GH: If you have some shame that you would like to get rid of and also to let go of hang-ups, I think one of the first rituals in the book is an amulet and talisman spell. But, if I really had a say for Scorpio season, in the chapter about the Goddess – which is all about using BDSM and kink as a part of your sex magic practice – there's a ritual with the Devil tarot card as kind of like an emancipator of bondage. That Scorpio season with liberation and sovereign energy is like a kinky BDSM element.

NB: What's your favorite tarot card? Mine is actually the Devil. Whenever I read tarot for people and get that card, they say, "Oh no." And I'm like, "Oh, yes." 

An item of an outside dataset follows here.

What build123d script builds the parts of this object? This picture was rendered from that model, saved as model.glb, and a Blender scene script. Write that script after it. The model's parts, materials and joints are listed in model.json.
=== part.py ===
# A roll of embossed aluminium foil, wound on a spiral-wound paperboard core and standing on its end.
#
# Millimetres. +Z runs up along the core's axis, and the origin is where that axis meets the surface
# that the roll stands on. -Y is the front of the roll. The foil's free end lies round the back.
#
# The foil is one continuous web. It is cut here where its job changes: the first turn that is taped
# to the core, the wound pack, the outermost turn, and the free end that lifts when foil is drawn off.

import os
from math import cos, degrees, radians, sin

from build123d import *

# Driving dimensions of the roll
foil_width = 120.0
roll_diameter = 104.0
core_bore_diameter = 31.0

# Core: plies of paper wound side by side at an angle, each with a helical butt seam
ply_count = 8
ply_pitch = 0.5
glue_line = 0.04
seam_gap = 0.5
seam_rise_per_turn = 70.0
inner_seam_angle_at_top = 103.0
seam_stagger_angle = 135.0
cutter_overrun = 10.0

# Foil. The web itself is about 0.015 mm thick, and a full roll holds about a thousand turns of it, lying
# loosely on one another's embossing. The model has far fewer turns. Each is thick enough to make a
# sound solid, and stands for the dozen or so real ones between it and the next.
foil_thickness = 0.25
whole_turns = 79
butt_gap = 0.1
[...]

GH: What… don't you want to live deliciously? Come on, babes.

NB: I'm just like, "Here! This is your permission to be a hedonist!" 

GH: That's so funny. You're like, let me enlighten you for a second, babe.

NB: I know it's a total switch in topics, but what sort of women inspire you most? 

GH: I'm really inspired by women who carve their own path, who own their sexuality alongside their intelligence and their spirituality, and who move through the world honoring those different parts of themselves. I think sex workers are a huge inspiration to me, like Cleopatra. At the end of the day, my most prominent teacher is the Goddess, the Goddess of love. She's my forever muse. And I'm constantly learning about her through the many people who write about her, worship her, and honor her. 

NB: Do you have any closing sentiments you'd like to share with the Noir readers? 

GH: You don't have to know why you're being guided to do something or why you're inspired to do something, but having the trust within yourself to follow that intuition and that calling will help things fall into place in the future. If anybody says they know you more than you do, run. Because they don't. You are the authority of yourself. You can always ask Goddess if you need guidance because she is a part of you, and you are a part of her as much as she is outside of you.